Trading is, of course, not meant for retail investors who do not have the understanding or wherewithal for this. Says investment expert Arun Kejriwal: "There is a difference between a trader and an investor. Volatility is the bread and butter of a trader. It is not the same for an investor.

Adds Sundeep Sikka, CEO, Reliance MF: "Investors should remember that they should not time the market. Whoever stopped investing in 2008 would be a loser today because of the sharp turnaround in the fortunes."

There could be more pain

First, investors should be ready for some pain in the days to come. The VIX (volatility index of the National Stock Exchange) hit a 15-month high on Monday. Though things have improved since then, even on Friday the VIX was up seven per cent from Thursday. Clearly, while there has been a lot of talk about how India will not suffer too much due to China's woes, things aren't that simple. Both Bhattacharya and Kejriwal believe there will be pain.

However, there isn't consensus on how long this will continue. Some believe three months, others six months or more. "Though the large part of the damage has been done, recovery will take its own time. And, I do not believe that there is any decoupling from China because there will be repercussions on the Indian economy and markets due to it," adds Kejriwal.

Should you completely stay out?

Not necessarily. Kejriwal says while trading is not advisable, it could be a good time to weed some bad stocks or MFs and buy some stock which becomes cheap. For example, if you hold stocks for over a year, and it is trading at an all-time high, you could book some profits. Yet, remember that it does not make sense to sell these for a small profit if being held for less than a year, as there will be a 15 per cent short-term capital gains tax. If it has been held for over a year, there is no capital gains tax.
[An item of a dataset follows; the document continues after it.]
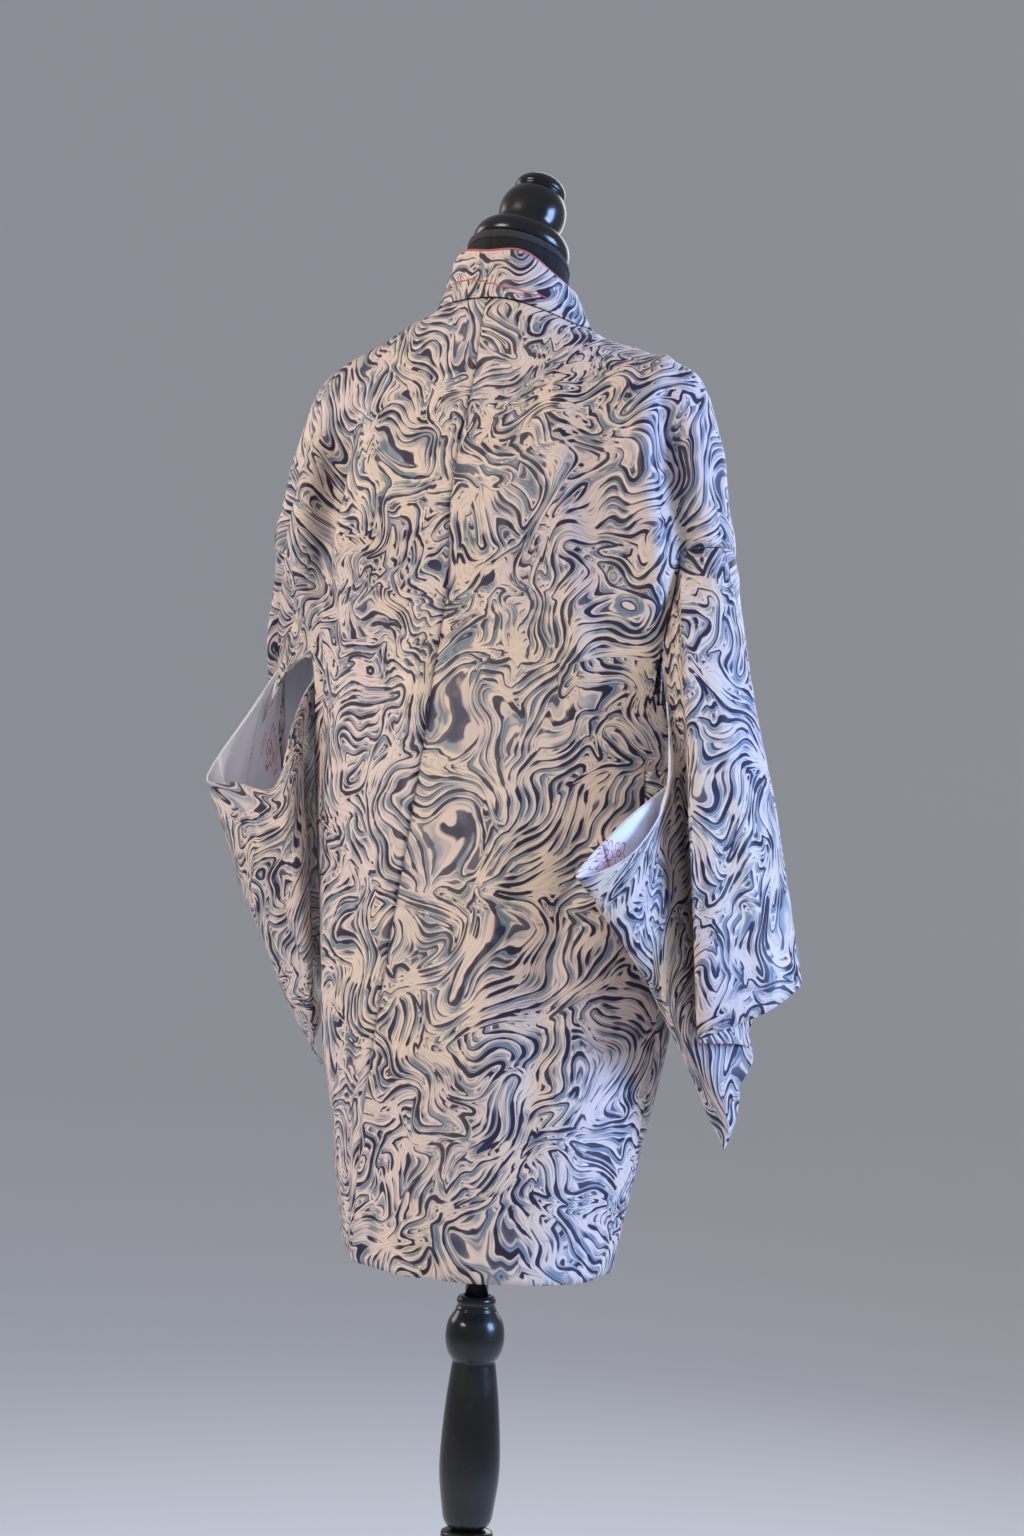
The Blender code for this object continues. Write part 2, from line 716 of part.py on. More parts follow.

Bhattacharya, while admitting he has not traded aggressively on stocks in the past week, says some buy or sell in good quality stocks can be done because this volatility is expected to remain for some time. "If you are sitting on good profits, selling makes sense because there is always another entry point in such markets," he says.

The good news

Retail investors can take heart from this bit of data. Since 1981, the Sensex has fallen a little over five per cent as many as 51 times in a single trading session but has risen above five per cent on 71 occasions. The gains outweigh the losses by a big margin. More important, after falling over five per cent on a single day, the market rebounded on 32 occasions in the next one year. Its best performance was in 1992, when the Sensex rebounded by 208 per cent after falling seven per cent in March 1991.

Fund managers take heart from these numbers. "Our recommendation to investors is to do an SIP (systematic investment plan) in equity funds, with an investment horizon of five to ten years. One can also improve on the SIP by investing additional money during a correction phase like we witnessed recently," adds Shah.

Says Sikka: "Investors can take heart from the fact the large-cap funds have outperformed the indices by a big margin, despite the recent fall. When MFs are giving you an alpha of over 10 per cent vis-a-vis the benchmark index, there should not be any reason to worry."

According to Sikka, it is important while investing to look for funds that have survived both peaks and troughs. In other words, look at schemes which have been in the market over 10 or 15 years. This will give you a fair idea of how the fund manager or the management of the fund house has performed.